Thirdly (though this point is less easy to limit and define properly): It is an assumption to suppose that statesmen or national leaders _are_ necessarily wrong even when they do risk great catastrophes, for the sake of creating or preserving some cultural system associated with all that makes life worth living. A man might admit that his efforts to avert catastrophe might fail, that the catastrophe might follow, and still maintain his course, being resolved at least to avoid the worst catastrophe of the loss of the main hope of humanity. Certainly every reform or reconstruction in human history has been followed by calamities, if wars are the chief calamities. The democratic ideal of Athens involved it in a welter of wars; the universal civilization of Rome was spread by a long routine of wars; every national culture owes something to the national wars. If you accept the French Revolution, it covered Europe with the Napoleonic Wars. If you accept the Protestant Reformation, it devastated the Germanies with the longest and weariest of all wars. If you accept the Russian Revolution, it has already produced endless internal wars, one external war, and the end is not yet. I am not expressing admiration for war, nor, for that matter, for the Russian Revolution or the Reformation. I am only saying that nobody has a right to assume at the start that no statesman has any right to risk war, for the sake of ideals that change or preserve civilization. In short, there was nothing grotesquely doddering and decadent about the Old Men who, twenty years ago, tried to rule the troubled and troublesome race of men.
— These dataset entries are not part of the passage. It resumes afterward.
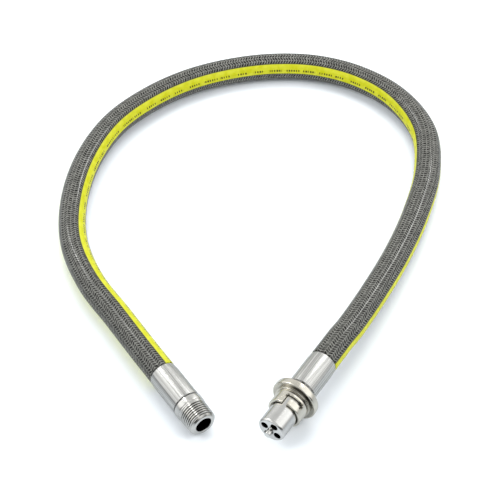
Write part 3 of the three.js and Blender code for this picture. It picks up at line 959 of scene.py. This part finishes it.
class GASHOSE_OT_nose(bpy.types.Operator):
    """Nose barrel with its valve pin and four gas ports"""

    bl_idname = "gashose.nose"
    bl_label = "Nose barrel"

    def execute(self, context):
        plug = context.scene.gas_plug
        journal, nose, chamber = plug.journal / 2, plug.nose_diameter / 2, plug.chamber / 2
        face, pin = plug.nose_face, plug.pin_diameter / 2
        chamfer_length, chamfer_depth = 0.0011, 0.0009
        outline = [
            (plug.barrel_back, chamber),
            (plug.barrel_back, journal),
            (plug.shoulder, journal),
            (plug.shoulder, nose),
            (face - chamfer_length, nose),
            (face, nose - chamfer_depth),
            (face, pin),
            (face + plug.pin_length, pin),
            (face + plug.pin_length, 0),
            (face - plug.nose_wall, 0),
            (face - plug.nose_wall, chamber),
        ]
        piece = turned("nose", rounded(outline, {4: 0.0004, 5: 0.0003, 6: 0.0003, 7: 0.0007}, 3))
        for index in range(PORT_COUNT):
            carve(piece, self.drill(plug, index))

        def darken(x, across, up, radius):
            """Shade in the ports and the chamber"""
            behind_face = 1 - x.step(face - 0.0016, face - 0.0006)
            within_wall = 1 - radius.step(0.0088, 0.009)
            return [behind_face * within_wall * 0.97]

        steel = turned_steel("nose_steel", PLUG_END, plug.nose_metal, darken)
        settle(piece, PLUG_END, steel, "hose_body", "nose_barrel")
        return {"FINISHED"}

    @staticmethod
    def drill(plug, index):
        """Cutter for one gas port"""
        turn = math.tau * index / PORT_COUNT + plug.port_turn
        proud = 0.001
        depth = plug.nose_wall + 0.0032
        centre = (
            plug.nose_face + proud - depth / 2,
            plug.port_circle / 2 * math.sin(turn),
            plug.port_circle / 2 * math.cos(turn),
        )
        deselect()
        bpy.ops.mesh.primitive_cylinder_add(
            vertices=40, radius=plug.port / 2, depth=depth, location=centre, rotation=(0, math.pi / 2, 0)
        )
        cutter = bpy.context.object
        bpy.ops.object.transform_apply(location=True, rotation=True, scale=True)
        return cutter


class GASHOSE_OT_sleeve(bpy.types.Operator):
    """Bayonet sleeve and flange with two J-shaped slots"""

    bl_idname = "gashose.sleeve"
    bl_label = "Bayonet sleeve"

    def execute(self, context):
        plug = context.scene.gas_plug
        flange, outer = plug.flange_diameter / 2, plug.sleeve_diameter / 2
        inner = outer - plug.sleeve_wall
        back, front, mouth = plug.flange_back, plug.flange_front, plug.sleeve_front
        lip, lip_back, lip_front = plug.journal / 2 + 0.0003, 0.0366, 0.039
        counterbore, rim, hollow_edge, step = 0.0117, 0.016, 0.0155, 0.0137
        floor, step_front = front - 0.0005, front + 0.0019
        outline = [
            (back, counterbore), (back, flange), (front, flange), (front, rim), (floor, hollow_edge),
            (floor, step), (step_front, step), (step_front, outer), (mouth, outer),
            (mouth, inner), (lip_front, inner), (lip_front, lip), (lip_back, lip), (lip_back, counterbore),
        ]
        rounds = {1: 0.0018, 2: 0.001, 3: 0.0002, 4: 0.0003, 6: 0.0005, 8: 0.0005, 9: 0.0002}
        piece = turned("sleeve", rounded(outline, rounds))
        for side in (0, math.pi):
            carve(piece, self.slot(plug, side))

        def darken(x, across, up, radius):
            """Shade in the hollow of the flange, on the step, in the root before it and on the rim"""
            upper_right = (across * 0.616 + up * 0.788).step(0.45, 0.85)
            hollow = radius.band(0.0136, 0.0138, 0.0149, 0.0155)
            hollow = hollow * x.band(front - 0.001, front - 0.0008, front, front + 0.0002)
            ring = x.band(front + 0.0002, front + 0.0006, front + 0.0018, front + 0.0021)
            root = x.band(front + 0.0021, front + 0.0024, front + 0.0028, front + 0.0036)
            edge = radius.band(0.0158, 0.0161, 0.0163, 0.0166) * x.step(front - 0.0008, front)
            return (hollow * (upper_right * 0.68 + 0.27), ring * (upper_right * 0.4 + 0.05),
                    root * (upper_right * 0.85 + 0.1), edge * upper_right * 0.5)

        nickel = turned_steel("sleeve_nickel", PLUG_END, plug.metal, darken)
        settle(piece, PLUG_END, nickel, "sleeve_body", "bayonet_sleeve")
        return {"FINISHED"}

    @staticmethod
    def slot(plug, side):
        """Cutter of one slot: a flat J made thick, cut into strips and bent round the sleeve"""
        radius = plug.sleeve_diameter / 2
        inside, outside = radius - 0.0035, radius + 0.002
        corner, strips = 0.0009, 24
        mouth, back = plug.sleeve_front + 0.003, plug.sleeve_front - plug.slot_depth
        front, seat = back + plug.slot_width, back + plug.slot_seat
        near, turn, far = (radius * a for a in (plug.slot_start, plug.slot_mouth, plug.slot_end))
        outline = [
            (mouth, near), (back, near), (back, far), (seat, far),
            (seat, far - plug.slot_width), (front, far - plug.slot_width), (front, turn), (mouth, turn),
        ]
        outline = rounded(outline, {1: corner, 2: corner, 3: corner, 4: corner, 5: 0.0004, 6: 0.0007})
        cutter = draw_outline("slot", outline)
        bpy.ops.mesh.edge_face_add()
        bpy.ops.mesh.extrude_region_move(TRANSFORM_OT_translate={"value": (0, outside - inside, 0)})
        for i in range(1, strips):
            bpy.ops.mesh.select_all(action="SELECT")
            cut = near + (far - near) * i / strips
            bpy.ops.mesh.bisect(plane_co=(0, 0, cut), plane_no=(0, 0, 1))
        bpy.ops.object.mode_set(mode="OBJECT")
        for vertex in cutter.data.vertices:
            x, y, z = vertex.co
            turned_by = z / radius + side
            vertex.co = (x, (inside + y) * math.sin(turned_by), (inside + y) * math.cos(turned_by))
        face_outwards(cutter)
        return cutter


class GASHOSE_OT_inside(bpy.types.Operator):
    """Finishes of the plug tail, seal ring and washer, which keep their CAD shape"""

    bl_idname = "gashose.inside"
    bl_label = "Inner pieces"

    def execute(self, context):
        finishes = {
            "plug_tail": plain_finish("tail_steel", (0.12, 0.12, 0.11), 0.4, 1.0),
            "barrel_seal_ring": plain_finish("seal_rubber", (0.03, 0.03, 0.03), 0.6),
            "swivel_washer": plain_finish("washer_plastic", (0.8, 0.79, 0.74), 0.45),
        }
        for name, material in finishes.items():
            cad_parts[name].data.materials[0] = material
        return {"FINISHED"}


class GASHOSE_PT_panel(bpy.types.Panel):
    """Lists the steps and the sizes"""

    bl_label = "Gas Hose"
    bl_idname = "GASHOSE_PT_panel"
    bl_space_type = "VIEW_3D"
    bl_region_type = "UI"
    bl_category = "Gas Hose"

    def draw(self, context):
        layout = self.layout
        for operator in OPERATORS:
            layout.operator(operator.bl_idname)
        for name, group in SETTINGS.items():
            box = layout.box()
            for key in group.__annotations__:
                box.prop(getattr(context.scene, name), key)


SETTINGS = {
    "gas_studio": StudioSettings,
    "gas_hose": HoseSettings,
    "gas_ferrule": FerruleSettings,
    "gas_nipple": NippleSettings,
    "gas_plug": PlugSettings,
}
OPERATORS = (
    GASHOSE_OT_studio,
    GASHOSE_OT_hose,
    GASHOSE_OT_ferrules,
    GASHOSE_OT_nipple,
    GASHOSE_OT_nose,
    GASHOSE_OT_sleeve,
    GASHOSE_OT_inside,
)


def register():
    for group in SETTINGS.values():
        bpy.utils.register_class(group)
    for operator in (*OPERATORS, GASHOSE_PT_panel):
        bpy.utils.register_class(operator)
    for name, group in SETTINGS.items():
        setattr(bpy.types.Scene, name, PointerProperty(type=group))


def unregister():
    for name in SETTINGS:
        delattr(bpy.types.Scene, name)
    for operator in (GASHOSE_PT_panel, *reversed(OPERATORS)):
        bpy.utils.unregister_class(operator)
    for group in SETTINGS.values():
        bpy.utils.unregister_class(group)


def main():
    """Makes every piece, in order"""
    register()
    bpy.ops.gashose.studio()
    bpy.ops.gashose.hose()
    bpy.ops.gashose.ferrules()
    bpy.ops.gashose.nipple()
    bpy.ops.gashose.nose()
    bpy.ops.gashose.sleeve()
    bpy.ops.gashose.inside()


if __name__ == "__main__":
    main()
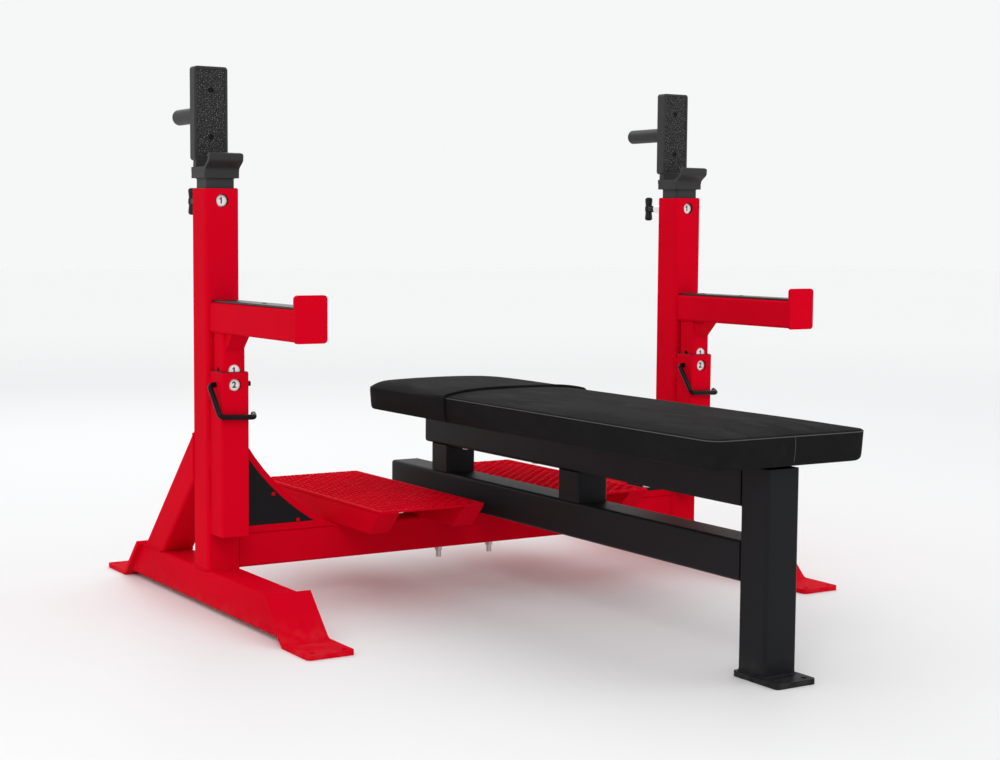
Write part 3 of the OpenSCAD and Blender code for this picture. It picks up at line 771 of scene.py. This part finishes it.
def number_disc(digit, centre, name_root):
    """A white position disc with a thin black ring and a bold digit, facing -Y."""
    r = DISC_RADIUS
    drop_selection()
    bpy.ops.mesh.primitive_cylinder_add(vertices=40, radius=r, depth=0.0004, location=centre,
                                        rotation=(math.pi / 2, 0, 0))
    disc = bpy.context.object
    settle(disc, name_root + "_disc")
    front = min(v.co.y for v in disc.data.vertices)
    cut_shape(disc, lambda f: f.normal.y < -0.9, "FACE")
    bpy.ops.mesh.inset(thickness=0.0008)
    bpy.ops.mesh.inset(thickness=0.0006)
    leave_edit(False)
    disc.data.materials.append(FINISH["label_white"])
    disc.data.materials.append(FINISH["label_black"])
    for face in disc.data.polygons:
        away = max((Vector(disc.data.vertices[i].co) - Vector(centre)).length for i in face.vertices)
        near = min((Vector(disc.data.vertices[i].co) - Vector(centre)).length for i in face.vertices)
        ring = len(face.vertices) == 4 and away < r - 0.0006 and near > r - 0.0016
        face.material_index = 1 if ring and face.normal.y < -0.9 else 0
    bpy.ops.object.text_add(location=(centre[0], front + 0.00002, centre[2]), rotation=(math.pi / 2, 0, 0))
    text = bpy.context.object
    text.data.body = str(digit)
    text.data.size = DIGIT_SIZE
    text.data.align_x = "CENTER"
    text.data.align_y = "CENTER"
    text.data.offset = DIGIT_BOLD
    text.data.extrude = 0.00008
    pick(text)
    bpy.ops.object.convert(target="MESH")
    text = bpy.context.object
    settle(text, name_root + "_digit")
    if digit == 1:
        bpy.ops.mesh.primitive_cube_add(size=1, location=(centre[0] - 0.0021, front, centre[2] + 0.0044),
                                        rotation=(0, math.radians(-38), 0))
        flag = bpy.context.object
        flag.scale = (0.0046, 0.0003, 0.0020)
        settle(flag, name_root + "_flag")
        text = merge([text, flag], name_root + "_digit")
    text.data.materials.clear()
    text.data.materials.append(FINISH["label_black"])
    pick(disc, text)
    bpy.ops.object.join()
    return disc


class BENCHPRESS_OT_numbers(bpy.types.Operator):
    """Stick the position discs in their recesses on the rack and arm posts"""
    bl_idname = "benchpress.numbers"
    bl_label = "Position discs"

    def execute(self, context):
        for side, sign in SIDES:
            for post, body, first, shown in (
                    ("rack_post_", "rack_", hi("upright_" + side).z - WINDOW_BELOW_TOP, 1),
                    ("safety_post_", "safety_", hi("receiver_" + side).z - PIN_BELOW_TOP, SHOWN_ARM)):
                node = post + side
                face = lo(node).y
                x = mid(node).x
                discs = []
                for i in range(1, STEPS + 2):
                    z = first + (shown - i) * PITCH
                    discs.append(number_disc(i, (x, face + 0.00036, z), f"{node}_{i}"))
                whole = merge(discs, node + "_numbers")
                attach(whole, body + side)
        return {"FINISHED"}


class BENCHPRESS_OT_tread(bpy.types.Operator):
    """Raise the tread lugs on both spotter decks"""
    bl_idname = "benchpress.tread"
    bl_label = "Deck tread"

    def execute(self, context):
        pitch = context.scene.bench_press.lug_pitch
        low, high = lo("deck_tread_left"), hi("deck_tread_left")
        cols = int((high.x - low.x - TREAD_MARGIN) / pitch)
        rows = int((high.y - low.y - TREAD_MARGIN) / pitch)
        start = Vector(((low.x + high.x) / 2 - (cols - 1) * pitch / 2,
                        (low.y + high.y) / 2 - (rows - 1) * pitch / 2, high.z))
        lugs = []
        for x0, y0 in ((0, 0), (1, 1), (1, 0), (0, 1)):
            spot = start + Vector((x0 * pitch, y0 * pitch, 0))
            drop_selection()
            bpy.ops.mesh.primitive_cylinder_add(vertices=12, radius=0.5, depth=1)
            lug = bpy.context.object
            lug.scale = (pitch * LUG_LENGTH, LUG_WIDTH, LUG_DEPTH)
            settle(lug, "lug_run")
            cut_shape(lug, lambda f: f.normal.z > 0.9, "FACE")
            bpy.ops.transform.resize(value=(0.74, 0.5, 1), center_override=(0, 0, 0))
            leave_edit(True, 25)
            lug.rotation_euler = (0, 0, math.radians(45 if x0 == y0 else -45))
            lug.location = spot
            settle(lug, "lug_run")
            across, down = (cols - x0 + 1) // 2, (rows - y0 + 1) // 2
            for count, way in ((across, (2 * pitch, 0, 0)), (down, (0, 2 * pitch, 0))):
                pick(lug)
                bpy.ops.object.modifier_add(type="ARRAY")
                array = lug.modifiers[-1]
                array.count = count
                array.use_relative_offset = False
                array.use_constant_offset = True
                array.constant_offset_displace = way
                bpy.ops.object.modifier_apply(modifier=array.name)
            lugs.append(lug)
        left = merge(lugs, "deck_lugs_left")
        right = copy_of(left, "deck_lugs_right", mirror_x=True)
        for obj in (left, right):
            dress(obj, "frame", "red_powder_coat")
        return {"FINISHED"}


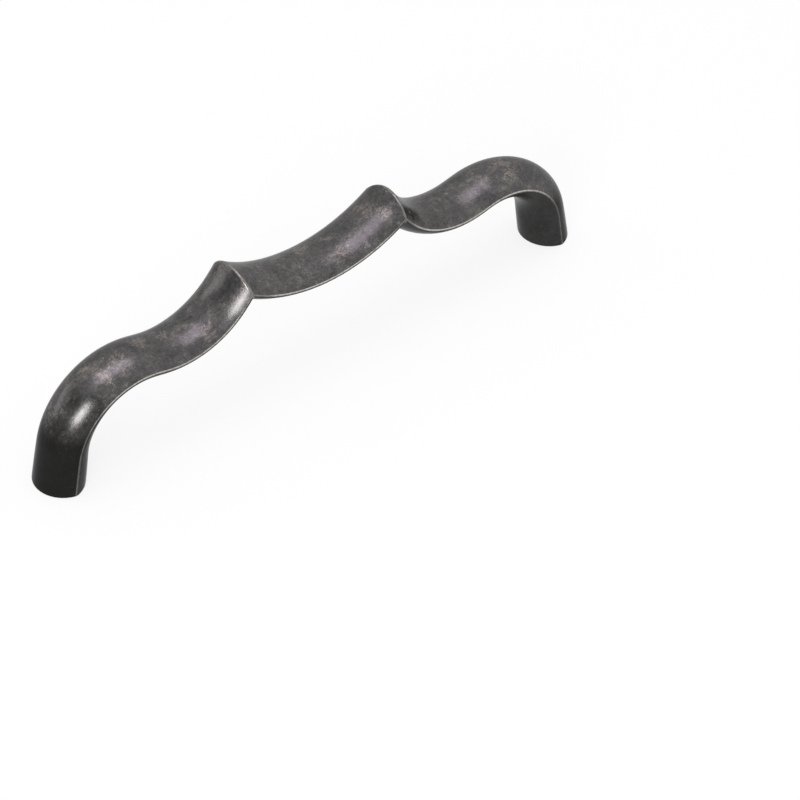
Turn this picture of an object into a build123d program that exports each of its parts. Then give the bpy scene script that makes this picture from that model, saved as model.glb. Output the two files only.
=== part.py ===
"""Bar pull cast in one piece: a lens section swept from foot to foot, mitred at two cusps.

The pull stands on its mounting plane: X along the length, Y across the width, Z away from the
door. The origin lies midway between the two screw holes. Lengths are in mm, angles in degrees.
"""
import os
from math import cos, radians, sin, tan

from build123d import *

# Screw holes
hole_spacing = 128.0
thread_core_radius = 1.62
thread_depth = 9.5
drill_point_angle = 118.0
countersink_radius = 2.6
countersink_angle = 120.0

# Section: two equal arcs back to back, with a narrow flat land along each side
width = 12.9
land = 0.6
foot_bulge = 5.1
waist_bulge = 3.45
bar_bulge = 2.85

# Side line of one arm: up the leg, over the shoulder and through the dip to the cusp
leg_lean = 10.0
leg_length = 8.4
shoulder_radius = 16.2
shoulder_turn = 93.0
ramp_length = 2.4
dip_radius = 19.6
dip_turn = 60.0

# The middle is one arc. Each arm ends with a short run on the same radius, up to the mitre.
middle_turn = 66.6
run_turn = 5.6
overrun_turn = 6.4

# Softened edges: the crest of each cusp and the rim of each foot
crest_radius = 0.5
rim_bevel = 0.3

# Sections drawn along the taper, from foot to waist and from waist to bar
leg_stations = 6
dip_stations = 4


def ease(t):
    """Smooth step from 0 to 1."""
    return t * t * (3 - 2 * t)


def section(origin, heading, bulge):
    """Draw the lens square to a side line, thick along the line's normal."""
    edge, brow = width / 2, land / 2
    with BuildSketch(Plane(origin=origin, x_dir=(0, 1, 0), z_dir=heading)) as lens:
        with BuildLine():
            outer = ThreePointArc((-edge, brow), (0, bulge), (edge, brow))
            inner = ThreePointArc((-edge, -brow), (0, -bulge), (edge, -brow))
            Line(outer @ 0, inner @ 0)
            Line(outer @ 1, inner @ 1)
        make_face()
    return lens.sketch.face()


# Side line of the left arm. It starts far enough under the mounting plane to cut the foot whole.
foot_angle = 90 - leg_lean
sunk_length = foot_bulge * tan(radians(2 * leg_lean))
up_the_leg = Vector(1, 0, 0).rotate(Axis.Y, -foot_angle)
sunk_end = Vector(-hole_spacing / 2, 0, 0) - up_the_leg * sunk_length
ramp_heading = foot_angle - shoulder_turn
dip_heading = ramp_heading + dip_turn
cusp_heading = dip_heading + run_turn
with BuildLine(Plane.XZ):
    leg = PolarLine((sunk_end.X, sunk_end.Z), sunk_length + leg_length, foot_angle)
    shoulder = JernArc(leg @ 1, leg % 1, shoulder_radius, -shoulder_turn)
    ramp = PolarLine(shoulder @ 1, ramp_length, ramp_heading)
    dip = JernArc(ramp @ 1, ramp % 1, dip_radius, dip_turn)
    # With this radius the run and half the middle arc together reach from the dip to X = 0
    half_span = sin(radians(cusp_heading)) - sin(radians(dip_heading)) + sin(radians(middle_turn / 2))
    bar_radius = -(dip @ 1).X / half_span
    run = JernArc(dip @ 1, dip % 1, bar_radius, run_turn)

# The mitre plane halves the turn between the arm's end and the start of the middle arc
cusp = run @ 1
bar_centre = Vector(0, 0, cusp.Z + bar_radius * cos(radians(middle_turn / 2)))
run_centre = dip @ 1 + (dip % 1).rotate(Axis.Y, -90) * bar_radius
run_axis, bar_axis = Axis(run_centre, (0, -1, 0)), Axis(bar_centre, (0, -1, 0))
mitre = Plane(origin=cusp, x_dir=(0, 1, 0), z_dir=bar_centre - run_centre)

# Where the middle arc's section starts, a little outside the mitre
start_heading = Vector(1, 0, 0).rotate(Axis.Y, middle_turn / 2 + overrun_turn)
start = bar_centre - start_heading.rotate(Axis.Y, -90) * bar_radius

with BuildPart() as arm:
    to_waist = Wire([leg, shoulder, ramp])
    stations = []
    for k in range(leg_stations):
        u = k / leg_stations
        bulge = foot_bulge + (waist_bulge - foot_bulge) * ease(u)
        stations.append(section(to_waist @ u, to_waist % u, bulge))
    for k in range(dip_stations + 1):
        u = k / dip_stations
        bulge = waist_bulge + (bar_bulge - waist_bulge) * ease(u)
        stations.append(section(dip @ u, dip % u, bulge))
    # The sweep is carried on past the dip and cut back, so that it ends level with the run
    past_dip = section(run @ 1, run % 1, bar_bulge)
    sweep([*stations, past_dip], path=Wire([leg, shoulder, ramp, dip, run]), multisection=True)
    split(bisect_by=Plane(origin=dip @ 1, z_dir=dip % 1), keep=Keep.BOTTOM)
    revolve(stations[-1], axis=run_axis, revolution_arc=run_turn + overrun_turn)
    split(bisect_by=Plane.XY, keep=Keep.TOP)
    split(bisect_by=mitre, keep=Keep.BOTTOM)

with BuildPart() as half_middle:
    revolve(section(start, start_heading, bar_bulge), axis=bar_axis,
            revolution_arc=middle_turn / 2 + 2 * overrun_turn)
    split(bisect_by=mitre, keep=Keep.TOP)
    split(bisect_by=Plane.YZ, keep=Keep.BOTTOM)

with BuildPart() as half_pull:
    add(arm.part)
    add(half_middle.part)
    # Of the two edges in the mitre, the upper one is the crest. The crease below it stays sharp.
    fillet(half_pull.edges().filter_by(mitre).sort_by(Axis.Z)[-1], crest_radius)

with BuildPart() as bar_pull:
    add(half_pull.part)
    mirror(about=Plane.YZ)
    # Screw holes: countersink, thread core and drill point, square to the mounting plane
    countersink_depth = (countersink_radius - thread_core_radius) / tan(radians(countersink_angle / 2))
    point_depth = thread_core_radius / tan(radians(drill_point_angle / 2))
    for side in (-1, 1):
        mouth = Vector(side * hole_spacing / 2, 0, 0)
        with BuildSketch(Plane(origin=mouth, x_dir=(1, 0, 0), z_dir=(0, -1, 0))):
            with BuildLine():
                Polyline((0, 0), (countersink_radius, 0), (thread_core_radius, countersink_depth),
                         (thread_core_radius, thread_depth), (0, thread_depth + point_depth),
                         close=True)
            make_face()
        revolve(axis=Axis(mouth, (0, 0, 1)), mode=Mode.SUBTRACT)
    # Outer rims of the two feet
    for sole in bar_pull.faces().filter_by(Plane.XY).group_by(Axis.Z)[0]:
        chamfer(sole.outer_wire().edges(), rim_bevel)

bar_pull.part.label = "bar_pull"
os.makedirs("parts", exist_ok=True)
export_step(bar_pull.part, "parts/bar_pull.step")
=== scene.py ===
"""Looks of the cast bar pull: blackened pewter plating rubbed pale at its edges, on white paper.
The edges also carry a painted glint, and the legs a painted shade low down.
"""

from math import cos, pi, radians, sin

import bpy
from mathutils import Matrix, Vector

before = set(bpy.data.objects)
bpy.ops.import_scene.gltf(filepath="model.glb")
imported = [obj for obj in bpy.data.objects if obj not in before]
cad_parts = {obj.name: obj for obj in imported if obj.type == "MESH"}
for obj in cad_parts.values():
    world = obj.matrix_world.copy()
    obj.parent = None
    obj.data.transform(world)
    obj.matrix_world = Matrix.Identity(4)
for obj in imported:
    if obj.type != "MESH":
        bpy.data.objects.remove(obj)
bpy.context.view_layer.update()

# The pull
# One piece of zinc alloy, die-cast, plated, blackened like old pewter and tumbled, so that the
# proud places and every edge are rubbed back to paler metal. It screws on from behind.
mm = 0.001
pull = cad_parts["bar_pull"]

# Its side line in mm, as drawn: foot, leg, shoulder, ramp, dip, run and middle arc of the left
# half. The wear follows this line, so the centres of its arcs are worked out here.
half_width = 6.45
foot = Vector((-64.0, 0, 0))
leg_heading, leg_length = 80.0, 8.4
shoulder_radius, shoulder_turn = 16.2, 93.0
ramp_length = 2.4
dip_radius, dip_turn = 19.6, 60.0
run_turn, middle_turn = 5.6, 66.6


def ahead(heading):
    """Unit vector in the side view, for a heading in degrees above +X."""
    return Vector((cos(radians(heading)), 0, sin(radians(heading))))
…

Some were right and some were wrong; but most were vigilant, and all were bound in any case to take a risk.
I think this worth mentioning now, for a simple reason. We are already drifting horribly near to a New War, which will probably start on the Polish Border. The Young Men have had nineteen years in which to learn how to avoid it. I wonder whether they do know much more about how to avoid it than the despised and drivelling Old Men of 1914. How many of the Young Men, for instance, have made the smallest attempt to understand Poland? How many would have anything to say to Hitler, to dissuade him from setting all Christendom aflame by a raid on Poland? Or have the Young Men been thinking of _nothing_ since 1914 except the senile depravity of the Old Men of that date?